Now let's say that you want to sort your last table by the values in the second column—that is, sort its rows by the user counts returned against each position. You can't refer to count(*) in an ORDER BY clause, so what do you do? MySQL provides a solution: aliases. An alias is effectively just a new name for an expression, a field, or even a table. When you specify a field (or expression) in the SELECT statement, you can append a term like AS alias_name to it.
The result of count(*) now shows up in the result set as a field called num_users. What's more, you can treat the alias name as a normal field and use it in an ORDER BY clause:
mysql> SELECT userposition, count(*) AS num_users FROM user
-> GROUP BY userposition ORDER BY num_users;
+--------------+-----------+
| userposition | num_users |
+--------------+-----------+
| Link | 1 |
| Utility back | 1 |
| Mid | 2 |
| Winger | 2 |
+--------------+-----------+
4 rows in set (0.00 sec)
What about listing the positions for which you have more than one player? You might say this:
mysql> SELECT userposition, count(*) AS num_users FROM user
-> WHERE num_users > 1 GROUP BY userposition;
ERROR 1054: Unknown column 'num_users' in 'where clause'
But there's a problem-num_users can't be defined until you've specified how to group the records, but you need to specify the WHERE clause before the GROUP BY clause or you'll just see a syntax error. The solution is to use a HAVING clause, which enables you to specify a condition on a column or alias at the end of the SELECT statement. Use it in just the same way as WHERE, except that you place it immediately after the GROUP BY clause. The server executes the query as it did before, but before returning the result set, it filters out the results that don't meet the specified condition:
mysql> SELECT userposition, count(*) AS num_users FROM user
-> GROUP BY userposition HAVING num_users > 1;
+---------------+-----------+
| userposition | num_users |
+---------------+-----------+
| Mid | 2 |
| Winger | 2 |
+---------------+-----------+
2 rows in set (0.00 sec)
How would you pull data from both of your tables? Just specify them both in the FROM clause, like this:
mysql> SELECT username, page FROM user, access_l +-----------------+-----------------+ | username | page | +-----------------+-----------------+ | Nic Malan | /score.html | | Andrew Sparg | /score.html | | Brian Reid | /score.html | | Dave Mercer | /score.html | | Murray McCallum | /score.html | | Mark Greenfield | /score.html | | Nic Malan | /stats.html | | Andrew Sparg | /stats.html | | Brian Reid | /stats.html | | Dave Mercer | /stats.html | ... ... | Mark Greenfield | /log.html | | Nic Malan | /penalties.html | | Andrew Sparg | /penalties.html | | Brian Reid | /penalties.html | | Dave Mercer | /penalties.html | | Murray McCallum | /penalties.html | | Mark Greenfield | /penalties.html | +-----------------+-----------------+ 60 rows in set (0.00 sec)
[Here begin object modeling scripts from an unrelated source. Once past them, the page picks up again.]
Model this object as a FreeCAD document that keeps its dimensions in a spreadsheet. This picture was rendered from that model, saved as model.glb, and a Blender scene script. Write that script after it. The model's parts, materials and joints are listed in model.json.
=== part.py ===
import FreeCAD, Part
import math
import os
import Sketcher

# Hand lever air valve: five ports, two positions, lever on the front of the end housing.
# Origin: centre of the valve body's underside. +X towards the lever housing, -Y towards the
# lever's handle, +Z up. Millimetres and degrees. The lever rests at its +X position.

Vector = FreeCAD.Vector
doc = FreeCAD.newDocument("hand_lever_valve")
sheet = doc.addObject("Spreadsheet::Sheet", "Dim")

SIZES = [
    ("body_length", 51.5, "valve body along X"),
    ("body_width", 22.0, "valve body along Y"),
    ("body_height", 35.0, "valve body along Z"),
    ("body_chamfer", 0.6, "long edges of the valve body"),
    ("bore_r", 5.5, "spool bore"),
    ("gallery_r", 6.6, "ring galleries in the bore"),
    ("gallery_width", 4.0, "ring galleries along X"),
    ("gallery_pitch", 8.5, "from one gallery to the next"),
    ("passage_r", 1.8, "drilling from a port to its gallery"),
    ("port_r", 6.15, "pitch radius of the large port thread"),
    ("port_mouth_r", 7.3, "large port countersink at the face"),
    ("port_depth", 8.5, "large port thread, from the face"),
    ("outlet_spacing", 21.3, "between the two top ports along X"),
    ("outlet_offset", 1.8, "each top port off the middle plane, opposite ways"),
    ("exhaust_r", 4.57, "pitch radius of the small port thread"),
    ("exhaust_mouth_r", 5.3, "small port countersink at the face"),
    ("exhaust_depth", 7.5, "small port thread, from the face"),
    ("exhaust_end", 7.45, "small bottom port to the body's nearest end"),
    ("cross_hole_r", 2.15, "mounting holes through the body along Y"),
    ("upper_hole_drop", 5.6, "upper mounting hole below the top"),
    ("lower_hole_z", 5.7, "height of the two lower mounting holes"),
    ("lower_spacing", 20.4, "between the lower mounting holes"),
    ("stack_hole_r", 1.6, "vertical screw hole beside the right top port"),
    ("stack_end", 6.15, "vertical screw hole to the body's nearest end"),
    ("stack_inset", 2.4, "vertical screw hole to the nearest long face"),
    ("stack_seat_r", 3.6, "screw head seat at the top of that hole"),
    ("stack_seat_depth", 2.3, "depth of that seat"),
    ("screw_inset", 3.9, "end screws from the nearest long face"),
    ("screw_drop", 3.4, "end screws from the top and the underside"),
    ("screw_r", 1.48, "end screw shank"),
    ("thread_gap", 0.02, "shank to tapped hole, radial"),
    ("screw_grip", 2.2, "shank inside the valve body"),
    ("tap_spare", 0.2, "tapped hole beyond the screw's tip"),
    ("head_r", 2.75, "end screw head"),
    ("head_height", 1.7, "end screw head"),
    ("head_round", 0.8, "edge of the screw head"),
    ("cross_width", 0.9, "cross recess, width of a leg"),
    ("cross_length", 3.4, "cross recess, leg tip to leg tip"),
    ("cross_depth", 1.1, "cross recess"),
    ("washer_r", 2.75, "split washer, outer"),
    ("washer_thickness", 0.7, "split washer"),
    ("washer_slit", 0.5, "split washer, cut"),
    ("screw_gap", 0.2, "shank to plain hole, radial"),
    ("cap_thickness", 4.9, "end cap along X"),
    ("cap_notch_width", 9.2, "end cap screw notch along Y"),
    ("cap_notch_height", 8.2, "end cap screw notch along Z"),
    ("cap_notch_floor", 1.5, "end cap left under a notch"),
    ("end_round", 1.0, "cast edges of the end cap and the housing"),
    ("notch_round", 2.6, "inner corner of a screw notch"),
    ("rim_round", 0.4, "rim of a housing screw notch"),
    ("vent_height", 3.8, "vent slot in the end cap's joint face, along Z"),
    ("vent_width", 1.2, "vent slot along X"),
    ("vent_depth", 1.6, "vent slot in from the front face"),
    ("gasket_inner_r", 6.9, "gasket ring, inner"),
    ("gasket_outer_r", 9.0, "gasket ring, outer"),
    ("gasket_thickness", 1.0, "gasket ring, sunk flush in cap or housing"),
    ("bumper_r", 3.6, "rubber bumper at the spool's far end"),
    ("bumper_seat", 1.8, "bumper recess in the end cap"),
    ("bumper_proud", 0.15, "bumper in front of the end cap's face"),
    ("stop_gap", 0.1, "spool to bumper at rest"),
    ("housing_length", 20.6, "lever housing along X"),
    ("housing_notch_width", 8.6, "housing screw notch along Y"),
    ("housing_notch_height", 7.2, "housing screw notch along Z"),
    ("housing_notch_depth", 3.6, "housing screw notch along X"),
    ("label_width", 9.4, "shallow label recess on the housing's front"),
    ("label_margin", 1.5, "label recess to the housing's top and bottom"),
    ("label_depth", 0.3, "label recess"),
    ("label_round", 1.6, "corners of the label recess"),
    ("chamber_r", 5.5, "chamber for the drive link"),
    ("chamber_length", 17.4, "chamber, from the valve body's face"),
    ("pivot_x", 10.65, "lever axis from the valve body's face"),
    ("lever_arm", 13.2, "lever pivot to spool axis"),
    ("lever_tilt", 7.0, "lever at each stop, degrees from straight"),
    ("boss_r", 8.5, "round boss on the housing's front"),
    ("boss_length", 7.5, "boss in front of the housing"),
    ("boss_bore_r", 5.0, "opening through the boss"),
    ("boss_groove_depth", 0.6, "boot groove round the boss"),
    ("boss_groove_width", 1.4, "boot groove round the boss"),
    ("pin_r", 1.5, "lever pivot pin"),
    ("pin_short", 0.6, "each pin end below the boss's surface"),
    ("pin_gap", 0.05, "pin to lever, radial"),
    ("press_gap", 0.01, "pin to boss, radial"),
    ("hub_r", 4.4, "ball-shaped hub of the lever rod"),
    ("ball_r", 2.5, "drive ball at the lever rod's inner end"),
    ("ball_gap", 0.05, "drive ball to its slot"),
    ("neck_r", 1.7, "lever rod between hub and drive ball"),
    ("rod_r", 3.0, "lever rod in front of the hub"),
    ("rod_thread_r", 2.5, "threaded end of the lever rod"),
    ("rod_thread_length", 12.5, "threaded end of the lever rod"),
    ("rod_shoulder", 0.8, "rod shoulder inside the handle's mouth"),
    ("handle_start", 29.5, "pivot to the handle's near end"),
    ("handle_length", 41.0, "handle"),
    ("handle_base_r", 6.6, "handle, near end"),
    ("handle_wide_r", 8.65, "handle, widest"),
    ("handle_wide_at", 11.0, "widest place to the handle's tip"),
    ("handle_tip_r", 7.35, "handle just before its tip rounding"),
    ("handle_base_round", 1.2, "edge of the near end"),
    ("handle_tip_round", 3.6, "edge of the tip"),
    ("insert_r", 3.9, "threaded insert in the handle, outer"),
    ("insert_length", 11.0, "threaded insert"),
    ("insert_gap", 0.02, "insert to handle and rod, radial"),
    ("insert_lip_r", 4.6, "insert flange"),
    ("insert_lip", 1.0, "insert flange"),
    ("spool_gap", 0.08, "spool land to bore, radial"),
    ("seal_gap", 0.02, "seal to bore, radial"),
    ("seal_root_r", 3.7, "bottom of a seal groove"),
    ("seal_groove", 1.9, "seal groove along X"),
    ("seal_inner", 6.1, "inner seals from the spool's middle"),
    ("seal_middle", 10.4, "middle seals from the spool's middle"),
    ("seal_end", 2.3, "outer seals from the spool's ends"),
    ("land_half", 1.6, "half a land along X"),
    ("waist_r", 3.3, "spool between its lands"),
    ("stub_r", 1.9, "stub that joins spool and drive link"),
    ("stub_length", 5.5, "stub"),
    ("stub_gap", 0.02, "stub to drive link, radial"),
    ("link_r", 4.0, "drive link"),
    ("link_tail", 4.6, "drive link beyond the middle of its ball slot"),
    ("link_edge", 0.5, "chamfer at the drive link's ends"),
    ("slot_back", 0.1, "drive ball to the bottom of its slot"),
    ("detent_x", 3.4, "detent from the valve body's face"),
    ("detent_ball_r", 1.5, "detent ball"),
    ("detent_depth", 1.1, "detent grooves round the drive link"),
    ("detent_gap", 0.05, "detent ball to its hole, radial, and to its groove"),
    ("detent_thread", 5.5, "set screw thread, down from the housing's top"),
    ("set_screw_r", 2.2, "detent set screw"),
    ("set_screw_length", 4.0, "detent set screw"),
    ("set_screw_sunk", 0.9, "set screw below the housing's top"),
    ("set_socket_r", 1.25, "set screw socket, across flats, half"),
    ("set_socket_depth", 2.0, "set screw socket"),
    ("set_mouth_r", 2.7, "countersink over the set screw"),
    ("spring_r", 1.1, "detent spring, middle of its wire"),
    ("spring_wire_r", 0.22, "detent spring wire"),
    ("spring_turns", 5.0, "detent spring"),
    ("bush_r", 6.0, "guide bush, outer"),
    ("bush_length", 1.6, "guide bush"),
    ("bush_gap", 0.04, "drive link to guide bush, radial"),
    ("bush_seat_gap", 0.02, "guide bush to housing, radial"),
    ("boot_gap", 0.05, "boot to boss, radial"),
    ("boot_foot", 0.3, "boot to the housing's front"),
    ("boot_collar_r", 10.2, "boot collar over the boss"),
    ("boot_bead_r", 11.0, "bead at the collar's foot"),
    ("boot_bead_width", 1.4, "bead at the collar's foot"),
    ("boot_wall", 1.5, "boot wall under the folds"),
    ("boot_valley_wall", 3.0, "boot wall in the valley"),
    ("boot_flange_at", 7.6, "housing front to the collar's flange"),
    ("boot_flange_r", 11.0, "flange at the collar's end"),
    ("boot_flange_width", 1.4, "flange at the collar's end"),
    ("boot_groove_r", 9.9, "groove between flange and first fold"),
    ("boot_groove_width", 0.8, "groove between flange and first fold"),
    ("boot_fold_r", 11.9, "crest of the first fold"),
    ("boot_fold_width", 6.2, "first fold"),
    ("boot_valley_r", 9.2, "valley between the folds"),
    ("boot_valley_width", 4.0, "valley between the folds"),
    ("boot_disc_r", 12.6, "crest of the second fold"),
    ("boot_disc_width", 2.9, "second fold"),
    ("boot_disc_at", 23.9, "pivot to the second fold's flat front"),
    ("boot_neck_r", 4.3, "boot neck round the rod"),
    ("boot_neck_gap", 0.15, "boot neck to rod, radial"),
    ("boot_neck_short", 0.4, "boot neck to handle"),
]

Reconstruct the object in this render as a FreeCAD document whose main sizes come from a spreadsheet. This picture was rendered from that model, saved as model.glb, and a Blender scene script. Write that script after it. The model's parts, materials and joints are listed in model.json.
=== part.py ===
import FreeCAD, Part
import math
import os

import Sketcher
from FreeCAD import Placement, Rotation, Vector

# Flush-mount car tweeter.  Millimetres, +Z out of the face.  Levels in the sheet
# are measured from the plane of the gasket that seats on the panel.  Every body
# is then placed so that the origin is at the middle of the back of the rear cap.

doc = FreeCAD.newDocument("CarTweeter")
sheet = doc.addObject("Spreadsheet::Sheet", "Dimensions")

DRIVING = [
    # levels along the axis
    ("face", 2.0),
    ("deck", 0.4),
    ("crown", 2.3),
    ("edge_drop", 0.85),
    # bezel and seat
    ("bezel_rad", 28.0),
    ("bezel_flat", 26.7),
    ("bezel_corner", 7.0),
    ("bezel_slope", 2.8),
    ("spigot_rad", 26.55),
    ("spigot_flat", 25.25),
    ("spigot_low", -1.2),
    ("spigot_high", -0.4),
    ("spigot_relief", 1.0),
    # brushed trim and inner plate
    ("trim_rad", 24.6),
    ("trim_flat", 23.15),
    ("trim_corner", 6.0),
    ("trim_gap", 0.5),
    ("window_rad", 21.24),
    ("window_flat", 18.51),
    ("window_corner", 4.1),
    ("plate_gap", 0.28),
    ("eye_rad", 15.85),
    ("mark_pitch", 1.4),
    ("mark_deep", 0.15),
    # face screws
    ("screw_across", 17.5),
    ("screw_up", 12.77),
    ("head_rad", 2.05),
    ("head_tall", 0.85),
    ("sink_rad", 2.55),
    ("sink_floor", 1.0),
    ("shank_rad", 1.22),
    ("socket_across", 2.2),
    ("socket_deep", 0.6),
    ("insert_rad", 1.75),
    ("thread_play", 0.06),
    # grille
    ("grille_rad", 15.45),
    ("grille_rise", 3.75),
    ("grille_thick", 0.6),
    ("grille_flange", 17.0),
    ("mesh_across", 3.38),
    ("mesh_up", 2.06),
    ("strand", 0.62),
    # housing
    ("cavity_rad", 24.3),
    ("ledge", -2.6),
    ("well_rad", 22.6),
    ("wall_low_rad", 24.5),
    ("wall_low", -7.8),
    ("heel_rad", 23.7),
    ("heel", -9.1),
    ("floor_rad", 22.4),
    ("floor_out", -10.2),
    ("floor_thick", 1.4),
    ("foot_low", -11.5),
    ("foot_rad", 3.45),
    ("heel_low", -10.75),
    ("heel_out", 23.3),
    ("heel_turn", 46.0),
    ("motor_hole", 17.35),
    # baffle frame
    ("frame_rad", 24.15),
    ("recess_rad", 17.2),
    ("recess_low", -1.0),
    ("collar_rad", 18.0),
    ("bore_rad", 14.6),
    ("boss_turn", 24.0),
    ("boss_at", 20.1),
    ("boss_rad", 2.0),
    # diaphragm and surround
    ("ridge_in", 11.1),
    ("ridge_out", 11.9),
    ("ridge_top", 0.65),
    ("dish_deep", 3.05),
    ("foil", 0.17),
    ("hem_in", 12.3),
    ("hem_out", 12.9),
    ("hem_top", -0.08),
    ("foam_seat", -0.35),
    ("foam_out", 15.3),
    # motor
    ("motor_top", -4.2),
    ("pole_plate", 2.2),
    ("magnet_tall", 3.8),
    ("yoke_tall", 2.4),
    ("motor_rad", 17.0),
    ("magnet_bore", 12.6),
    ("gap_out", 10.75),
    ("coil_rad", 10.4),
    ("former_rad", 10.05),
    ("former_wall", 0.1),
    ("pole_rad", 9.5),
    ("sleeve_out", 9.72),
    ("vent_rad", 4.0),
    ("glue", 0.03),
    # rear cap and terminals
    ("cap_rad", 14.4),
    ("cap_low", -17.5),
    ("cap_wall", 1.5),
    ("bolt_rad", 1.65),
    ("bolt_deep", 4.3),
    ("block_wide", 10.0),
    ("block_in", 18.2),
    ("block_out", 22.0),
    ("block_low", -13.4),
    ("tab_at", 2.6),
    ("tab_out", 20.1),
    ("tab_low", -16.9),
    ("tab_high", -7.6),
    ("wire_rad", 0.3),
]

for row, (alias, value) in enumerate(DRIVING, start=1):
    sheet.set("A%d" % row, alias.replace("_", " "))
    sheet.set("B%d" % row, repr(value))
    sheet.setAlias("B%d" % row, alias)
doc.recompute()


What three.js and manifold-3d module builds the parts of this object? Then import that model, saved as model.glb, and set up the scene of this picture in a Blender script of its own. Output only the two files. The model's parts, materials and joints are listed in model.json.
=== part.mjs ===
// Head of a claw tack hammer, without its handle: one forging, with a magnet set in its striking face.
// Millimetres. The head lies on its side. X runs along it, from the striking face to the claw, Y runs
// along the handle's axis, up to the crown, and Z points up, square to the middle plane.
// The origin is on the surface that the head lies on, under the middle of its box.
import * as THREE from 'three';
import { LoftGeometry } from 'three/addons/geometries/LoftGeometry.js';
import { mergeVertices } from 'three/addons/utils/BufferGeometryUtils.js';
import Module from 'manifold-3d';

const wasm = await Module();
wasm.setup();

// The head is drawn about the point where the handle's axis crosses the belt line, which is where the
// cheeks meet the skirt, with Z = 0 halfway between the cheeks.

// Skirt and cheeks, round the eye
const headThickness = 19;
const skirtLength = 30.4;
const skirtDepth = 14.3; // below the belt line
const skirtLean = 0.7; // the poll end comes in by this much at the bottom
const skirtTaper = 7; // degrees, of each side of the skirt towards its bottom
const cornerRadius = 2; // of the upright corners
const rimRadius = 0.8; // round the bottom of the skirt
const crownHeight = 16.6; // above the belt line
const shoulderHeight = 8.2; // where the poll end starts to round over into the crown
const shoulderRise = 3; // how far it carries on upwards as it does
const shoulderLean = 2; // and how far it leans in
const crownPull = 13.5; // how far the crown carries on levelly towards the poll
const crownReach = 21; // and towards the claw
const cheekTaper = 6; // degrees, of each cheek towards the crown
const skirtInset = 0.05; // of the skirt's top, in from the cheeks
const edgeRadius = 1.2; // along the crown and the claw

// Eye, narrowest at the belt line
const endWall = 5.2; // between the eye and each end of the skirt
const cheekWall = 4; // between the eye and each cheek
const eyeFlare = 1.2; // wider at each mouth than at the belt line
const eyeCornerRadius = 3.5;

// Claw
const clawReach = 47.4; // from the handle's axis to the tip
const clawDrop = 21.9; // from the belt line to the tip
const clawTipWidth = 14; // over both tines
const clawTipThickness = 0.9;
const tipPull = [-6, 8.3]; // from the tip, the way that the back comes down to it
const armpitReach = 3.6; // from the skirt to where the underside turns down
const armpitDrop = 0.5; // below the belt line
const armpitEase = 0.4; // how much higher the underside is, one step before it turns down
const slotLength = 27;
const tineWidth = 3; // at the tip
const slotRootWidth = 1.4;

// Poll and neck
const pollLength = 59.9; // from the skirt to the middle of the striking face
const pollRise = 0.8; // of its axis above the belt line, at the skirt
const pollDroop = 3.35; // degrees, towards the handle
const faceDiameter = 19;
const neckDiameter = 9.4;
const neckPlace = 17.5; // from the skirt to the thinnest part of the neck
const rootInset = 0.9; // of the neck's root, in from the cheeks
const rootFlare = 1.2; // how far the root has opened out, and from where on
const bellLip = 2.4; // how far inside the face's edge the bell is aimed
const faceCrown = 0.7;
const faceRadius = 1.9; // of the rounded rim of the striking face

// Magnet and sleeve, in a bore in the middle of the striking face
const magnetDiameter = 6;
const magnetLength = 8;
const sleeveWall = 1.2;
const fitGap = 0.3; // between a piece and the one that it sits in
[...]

You haven't defined a relationship between the two fields, so this query returns every possible combination of values. However, the MySQL server is smart enough to know which field belongs to which table. What if you use a field name that's in both tables?
mysql> SELECT userid, page from user, access_log;
ERROR 1052: Column: 'userid' in field list is ambiguous
Well, the error message says it all. In this example, the use of the userid field is ambiguous because you could be specifying either of two separate fields. You know that they refer to the same data, but as far as the server is concerned, the fields are completely independent of one another. You can resolve the ambiguity by explicitly specifying which table from which you want to take the field values, using the following notation:
mysql> SELECT user.userid, page FROM user, access_log; +--------+-----------------+ | userid | page | +--------+-----------------+ | Dodge | /score.html | | Greeny | /score.html | | Mac | /score.html | | Nicrot | /score.html | | Pads | /score.html | | Spargy | /score.html | ... ... | Spargy | /log.html | | Dodge | /penalties.html | | Greeny | /penalties.html | | Mac | /penalties.html | | Nicrot | /penalties.html | | Pads | /penalties.html | | Spargy | /penalties.html | +--------+-----------------+ 60 rows in set (0.01 sec)
Every entry in the access log table should correspond to one in the user table—that's the way the database is designed to work. It makes sense really: You're only logging page accesses for registered users, so anyone showing up in the access log must be a registered user. In this case, the userid field is common to both tables. Say, for example, that you want to look at who's been viewing which pages. Now that you can make a distinction between the two fields called userid, you can equate them in a WHERE clause, and narrow the result set as required:
mysql> SELECT user.userid, page FROM user, access_log
-> WHERE user.userid = access_log.userid;
+--------+-----------------+
| userid | page |
+--------+-----------------+
| Dodge | /score.html |
| Dodge | /stats.html |
| Greeny | /log.html |
| Greeny | /penalties.html |
| Mac | /score.html |
| Nicrot | /log.html |
| Nicrot | /refs.html |
| Pads |/score.html |
+--------+-----------------+
8 rows in set (0.00 sec)
You've just witnessed the power of relational databases. The connection you just made to relate data records in multiple tables is called a join—you're producing a result set by joining the records from one table to those in another. In your last query, the userid field served as a key to join the user and access_log tables; that is, you used userid to establish explicit relationships between the records in the two tables. Keys are essential in join operations because they are related across tables, removing the need for database designers having to repeat that data in every table.
There are many more advanced join operations than the one you've seen here, but this one is more than adequate for most situations. You may want to read some more advanced MySQL references for further information on additional complex queries and join operations. However, one rule of thumb applies no matter what level you're aiming for in building your SQL muscle: practice makes perfect. Use your mysql client to experiment with queries with a variety of field types—ultimately, that's the only way to really appreciate the possibilities and intricacies of the SQL syntax.